# What needs to be done
Search the records that follow and extract every line containing the string "with".

# Provided data
..........

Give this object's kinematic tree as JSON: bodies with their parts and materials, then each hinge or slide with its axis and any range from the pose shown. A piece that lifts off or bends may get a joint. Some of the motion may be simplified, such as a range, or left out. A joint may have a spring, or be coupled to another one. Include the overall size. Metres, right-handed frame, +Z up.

..........

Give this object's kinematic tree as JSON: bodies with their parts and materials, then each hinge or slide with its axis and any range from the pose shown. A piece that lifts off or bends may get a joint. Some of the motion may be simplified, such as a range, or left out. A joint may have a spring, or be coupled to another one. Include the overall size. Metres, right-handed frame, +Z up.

..........

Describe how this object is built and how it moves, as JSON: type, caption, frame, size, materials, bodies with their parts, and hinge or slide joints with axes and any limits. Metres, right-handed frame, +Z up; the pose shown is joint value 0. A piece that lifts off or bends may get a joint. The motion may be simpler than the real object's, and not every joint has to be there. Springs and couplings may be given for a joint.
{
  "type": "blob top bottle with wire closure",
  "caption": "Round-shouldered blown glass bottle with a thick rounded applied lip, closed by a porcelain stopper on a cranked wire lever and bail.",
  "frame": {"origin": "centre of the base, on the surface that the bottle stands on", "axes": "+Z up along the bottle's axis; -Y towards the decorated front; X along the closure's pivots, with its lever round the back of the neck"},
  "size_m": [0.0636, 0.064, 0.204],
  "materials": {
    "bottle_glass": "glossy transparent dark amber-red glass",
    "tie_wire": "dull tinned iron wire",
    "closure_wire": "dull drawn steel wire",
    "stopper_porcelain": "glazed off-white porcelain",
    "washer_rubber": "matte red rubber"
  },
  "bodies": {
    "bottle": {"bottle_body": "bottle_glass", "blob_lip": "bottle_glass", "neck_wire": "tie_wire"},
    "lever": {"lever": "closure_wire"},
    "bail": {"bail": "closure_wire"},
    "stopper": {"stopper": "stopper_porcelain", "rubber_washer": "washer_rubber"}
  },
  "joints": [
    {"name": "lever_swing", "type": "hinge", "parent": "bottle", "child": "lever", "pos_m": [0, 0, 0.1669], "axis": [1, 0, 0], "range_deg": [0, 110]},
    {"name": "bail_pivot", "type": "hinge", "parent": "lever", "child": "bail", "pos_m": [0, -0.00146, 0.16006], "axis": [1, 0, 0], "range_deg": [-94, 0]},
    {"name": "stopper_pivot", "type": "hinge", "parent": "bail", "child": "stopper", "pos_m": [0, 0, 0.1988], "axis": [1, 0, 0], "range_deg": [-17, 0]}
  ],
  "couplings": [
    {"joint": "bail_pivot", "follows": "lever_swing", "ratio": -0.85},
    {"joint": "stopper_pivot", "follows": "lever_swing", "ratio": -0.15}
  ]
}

..........

# Complete response
Give this object's kinematic tree as JSON: bodies with their parts and materials, then each hinge or slide with its axis and any range from the pose shown. A piece that lifts off or bends may get a joint. Some of the motion may be simplified, such as a range, or left out. A joint may have a spring, or be coupled to another one. Include the overall size. Metres, right-handed frame, +Z up.
Give this object's kinematic tree as JSON: bodies with their parts and materials, then each hinge or slide with its axis and any range from the pose shown. A piece that lifts off or bends may get a joint. Some of the motion may be simplified, such as a range, or left out. A joint may have a spring, or be coupled to another one. Include the overall size. Metres, right-handed frame, +Z up.
Describe how this object is built and how it moves, as JSON: type, caption, frame, size, materials, bodies with their parts, and hinge or slide joints with axes and any limits. Metres, right-handed frame, +Z up; the pose shown is joint value 0. A piece that lifts off or bends may get a joint. The motion may be simpler than the real object's, and not every joint has to be there. Springs and couplings may be given for a joint.
  "type": "blob top bottle with wire closure",
  "caption": "Round-shouldered blown glass bottle with a thick rounded applied lip, closed by a porcelain stopper on a cranked wire lever and bail.",
  "frame": {"origin": "centre of the base, on the surface that the bottle stands on", "axes": "+Z up along the bottle's axis; -Y towards the decorated front; X along the closure's pivots, with its lever round the back of the neck"},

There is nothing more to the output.